What to do: Identify each line below containing the string "with" and copy it.

Material:
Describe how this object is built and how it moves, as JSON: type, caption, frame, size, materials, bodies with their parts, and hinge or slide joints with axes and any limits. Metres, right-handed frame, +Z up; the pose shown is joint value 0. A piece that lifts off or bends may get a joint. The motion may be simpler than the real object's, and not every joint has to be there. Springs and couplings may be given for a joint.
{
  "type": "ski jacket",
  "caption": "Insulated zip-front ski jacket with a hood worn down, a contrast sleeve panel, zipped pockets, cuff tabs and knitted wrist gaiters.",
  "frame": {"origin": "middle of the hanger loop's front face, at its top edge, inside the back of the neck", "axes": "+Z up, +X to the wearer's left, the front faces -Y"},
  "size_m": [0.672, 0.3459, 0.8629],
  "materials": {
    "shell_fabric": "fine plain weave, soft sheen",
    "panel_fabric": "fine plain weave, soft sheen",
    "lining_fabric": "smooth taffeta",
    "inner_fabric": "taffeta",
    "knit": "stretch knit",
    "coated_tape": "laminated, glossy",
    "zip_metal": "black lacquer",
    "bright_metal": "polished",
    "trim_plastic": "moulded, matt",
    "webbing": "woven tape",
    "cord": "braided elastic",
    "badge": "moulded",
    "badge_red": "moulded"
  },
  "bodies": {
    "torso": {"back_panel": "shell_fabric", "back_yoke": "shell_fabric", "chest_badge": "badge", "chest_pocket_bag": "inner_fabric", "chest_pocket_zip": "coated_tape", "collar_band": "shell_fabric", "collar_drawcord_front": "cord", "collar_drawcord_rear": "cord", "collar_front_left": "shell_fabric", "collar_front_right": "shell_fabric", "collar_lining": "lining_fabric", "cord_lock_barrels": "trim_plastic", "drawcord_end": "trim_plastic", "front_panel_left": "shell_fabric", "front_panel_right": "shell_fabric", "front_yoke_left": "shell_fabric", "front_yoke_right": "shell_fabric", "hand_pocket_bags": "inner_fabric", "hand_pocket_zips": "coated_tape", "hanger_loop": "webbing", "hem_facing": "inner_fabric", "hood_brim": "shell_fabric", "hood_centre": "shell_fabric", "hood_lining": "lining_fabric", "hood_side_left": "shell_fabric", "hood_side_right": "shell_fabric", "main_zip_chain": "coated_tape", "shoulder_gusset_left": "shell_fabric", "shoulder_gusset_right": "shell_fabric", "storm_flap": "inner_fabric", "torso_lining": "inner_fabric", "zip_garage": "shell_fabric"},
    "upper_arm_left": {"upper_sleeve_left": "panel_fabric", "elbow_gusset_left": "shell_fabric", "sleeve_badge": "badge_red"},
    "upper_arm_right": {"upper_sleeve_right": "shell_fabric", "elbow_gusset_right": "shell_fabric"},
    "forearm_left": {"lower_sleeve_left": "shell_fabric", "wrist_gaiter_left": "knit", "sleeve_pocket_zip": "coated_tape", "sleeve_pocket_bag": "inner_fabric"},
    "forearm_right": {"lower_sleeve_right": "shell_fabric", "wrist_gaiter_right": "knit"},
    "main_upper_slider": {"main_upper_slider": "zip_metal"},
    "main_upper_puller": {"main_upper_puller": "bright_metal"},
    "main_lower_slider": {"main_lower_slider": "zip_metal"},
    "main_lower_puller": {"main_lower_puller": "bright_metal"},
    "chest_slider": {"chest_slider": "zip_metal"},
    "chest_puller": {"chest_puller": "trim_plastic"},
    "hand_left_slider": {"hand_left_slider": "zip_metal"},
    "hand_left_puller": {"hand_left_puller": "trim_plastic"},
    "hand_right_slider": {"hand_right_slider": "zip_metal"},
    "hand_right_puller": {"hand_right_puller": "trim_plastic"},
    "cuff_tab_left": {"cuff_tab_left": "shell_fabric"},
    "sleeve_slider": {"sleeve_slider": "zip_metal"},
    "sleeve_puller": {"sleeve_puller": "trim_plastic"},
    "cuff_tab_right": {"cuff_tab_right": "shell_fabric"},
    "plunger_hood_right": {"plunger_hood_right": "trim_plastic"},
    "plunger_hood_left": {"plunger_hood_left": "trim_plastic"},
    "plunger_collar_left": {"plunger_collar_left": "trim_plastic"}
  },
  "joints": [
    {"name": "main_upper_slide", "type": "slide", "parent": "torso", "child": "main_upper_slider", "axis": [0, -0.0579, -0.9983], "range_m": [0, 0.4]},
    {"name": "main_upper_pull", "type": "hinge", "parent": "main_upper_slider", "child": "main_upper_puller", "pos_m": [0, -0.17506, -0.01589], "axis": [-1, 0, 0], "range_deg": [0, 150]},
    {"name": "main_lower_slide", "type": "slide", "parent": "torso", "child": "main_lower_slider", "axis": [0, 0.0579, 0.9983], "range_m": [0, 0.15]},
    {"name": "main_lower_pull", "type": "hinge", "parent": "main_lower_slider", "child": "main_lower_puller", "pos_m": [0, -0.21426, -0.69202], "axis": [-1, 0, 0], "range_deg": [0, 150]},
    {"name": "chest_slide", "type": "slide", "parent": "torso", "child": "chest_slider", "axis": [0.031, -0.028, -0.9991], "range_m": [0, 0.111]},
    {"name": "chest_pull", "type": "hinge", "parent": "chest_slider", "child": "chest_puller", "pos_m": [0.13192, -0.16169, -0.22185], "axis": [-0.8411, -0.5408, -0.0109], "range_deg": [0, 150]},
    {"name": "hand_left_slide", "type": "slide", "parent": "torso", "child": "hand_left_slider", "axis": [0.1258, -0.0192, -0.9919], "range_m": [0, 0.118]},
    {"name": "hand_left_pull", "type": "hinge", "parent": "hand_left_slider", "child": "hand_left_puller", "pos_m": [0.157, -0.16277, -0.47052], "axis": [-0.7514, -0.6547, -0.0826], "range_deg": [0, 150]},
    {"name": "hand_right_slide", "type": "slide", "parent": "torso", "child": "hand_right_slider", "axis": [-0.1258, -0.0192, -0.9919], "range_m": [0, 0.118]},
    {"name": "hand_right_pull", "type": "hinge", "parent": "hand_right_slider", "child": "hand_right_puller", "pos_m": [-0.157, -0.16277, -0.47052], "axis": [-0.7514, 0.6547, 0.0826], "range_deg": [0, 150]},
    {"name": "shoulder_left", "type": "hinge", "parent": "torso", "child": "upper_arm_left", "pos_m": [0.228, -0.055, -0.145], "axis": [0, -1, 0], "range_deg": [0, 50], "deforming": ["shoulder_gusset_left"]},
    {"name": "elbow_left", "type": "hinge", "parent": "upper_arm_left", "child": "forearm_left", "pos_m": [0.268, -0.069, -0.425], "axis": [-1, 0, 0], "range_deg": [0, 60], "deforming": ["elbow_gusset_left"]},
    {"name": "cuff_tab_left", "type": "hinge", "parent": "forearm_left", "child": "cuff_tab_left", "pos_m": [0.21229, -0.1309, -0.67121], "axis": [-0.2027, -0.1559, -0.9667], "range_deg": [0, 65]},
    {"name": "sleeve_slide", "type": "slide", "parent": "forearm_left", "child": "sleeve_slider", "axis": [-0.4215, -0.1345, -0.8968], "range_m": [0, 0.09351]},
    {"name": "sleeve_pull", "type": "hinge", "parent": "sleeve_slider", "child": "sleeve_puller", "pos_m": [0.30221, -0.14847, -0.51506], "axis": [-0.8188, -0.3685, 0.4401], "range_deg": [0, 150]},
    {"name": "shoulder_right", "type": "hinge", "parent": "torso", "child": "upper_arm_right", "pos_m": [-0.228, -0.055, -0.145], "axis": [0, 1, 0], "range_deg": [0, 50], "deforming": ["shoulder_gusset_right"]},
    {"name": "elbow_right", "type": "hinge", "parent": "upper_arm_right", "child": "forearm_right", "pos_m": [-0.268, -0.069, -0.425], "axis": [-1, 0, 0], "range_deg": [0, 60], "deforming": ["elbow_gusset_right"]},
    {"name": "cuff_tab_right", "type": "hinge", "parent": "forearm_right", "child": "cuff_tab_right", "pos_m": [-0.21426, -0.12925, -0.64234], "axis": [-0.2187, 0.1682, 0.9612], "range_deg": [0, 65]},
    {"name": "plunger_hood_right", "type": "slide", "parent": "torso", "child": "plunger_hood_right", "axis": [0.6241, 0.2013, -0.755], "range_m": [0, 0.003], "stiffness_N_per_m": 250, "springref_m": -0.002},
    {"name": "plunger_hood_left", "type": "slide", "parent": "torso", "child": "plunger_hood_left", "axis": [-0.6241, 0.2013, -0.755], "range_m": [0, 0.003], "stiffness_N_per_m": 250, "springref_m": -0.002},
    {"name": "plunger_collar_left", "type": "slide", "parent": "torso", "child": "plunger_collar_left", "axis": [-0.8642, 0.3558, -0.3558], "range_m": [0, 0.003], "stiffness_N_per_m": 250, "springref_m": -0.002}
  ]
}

---

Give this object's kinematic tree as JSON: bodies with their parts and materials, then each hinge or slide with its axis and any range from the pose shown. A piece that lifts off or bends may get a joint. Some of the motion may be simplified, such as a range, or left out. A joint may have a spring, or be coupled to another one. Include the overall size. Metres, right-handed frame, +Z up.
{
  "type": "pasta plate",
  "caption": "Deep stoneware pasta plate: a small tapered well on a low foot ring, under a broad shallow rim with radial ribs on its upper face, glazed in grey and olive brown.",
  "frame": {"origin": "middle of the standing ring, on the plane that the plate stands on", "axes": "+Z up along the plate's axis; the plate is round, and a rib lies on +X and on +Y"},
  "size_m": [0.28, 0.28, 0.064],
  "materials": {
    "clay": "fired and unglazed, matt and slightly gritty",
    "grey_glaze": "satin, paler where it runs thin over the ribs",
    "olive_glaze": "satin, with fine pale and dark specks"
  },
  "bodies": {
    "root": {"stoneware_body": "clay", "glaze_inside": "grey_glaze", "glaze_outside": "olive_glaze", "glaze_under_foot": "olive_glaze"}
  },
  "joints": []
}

Answer to this exercise:
Describe how this object is built and how it moves, as JSON: type, caption, frame, size, materials, bodies with their parts, and hinge or slide joints with axes and any limits. Metres, right-handed frame, +Z up; the pose shown is joint value 0. A piece that lifts off or bends may get a joint. The motion may be simpler than the real object's, and not every joint has to be there. Springs and couplings may be given for a joint.
  "caption": "Insulated zip-front ski jacket with a hood worn down, a contrast sleeve panel, zipped pockets, cuff tabs and knitted wrist gaiters.",
Give this object's kinematic tree as JSON: bodies with their parts and materials, then each hinge or slide with its axis and any range from the pose shown. A piece that lifts off or bends may get a joint. Some of the motion may be simplified, such as a range, or left out. A joint may have a spring, or be coupled to another one. Include the overall size. Metres, right-handed frame, +Z up.
  "caption": "Deep stoneware pasta plate: a small tapered well on a low foot ring, under a broad shallow rim with radial ribs on its upper face, glazed in grey and olive brown.",
    "olive_glaze": "satin, with fine pale and dark specks"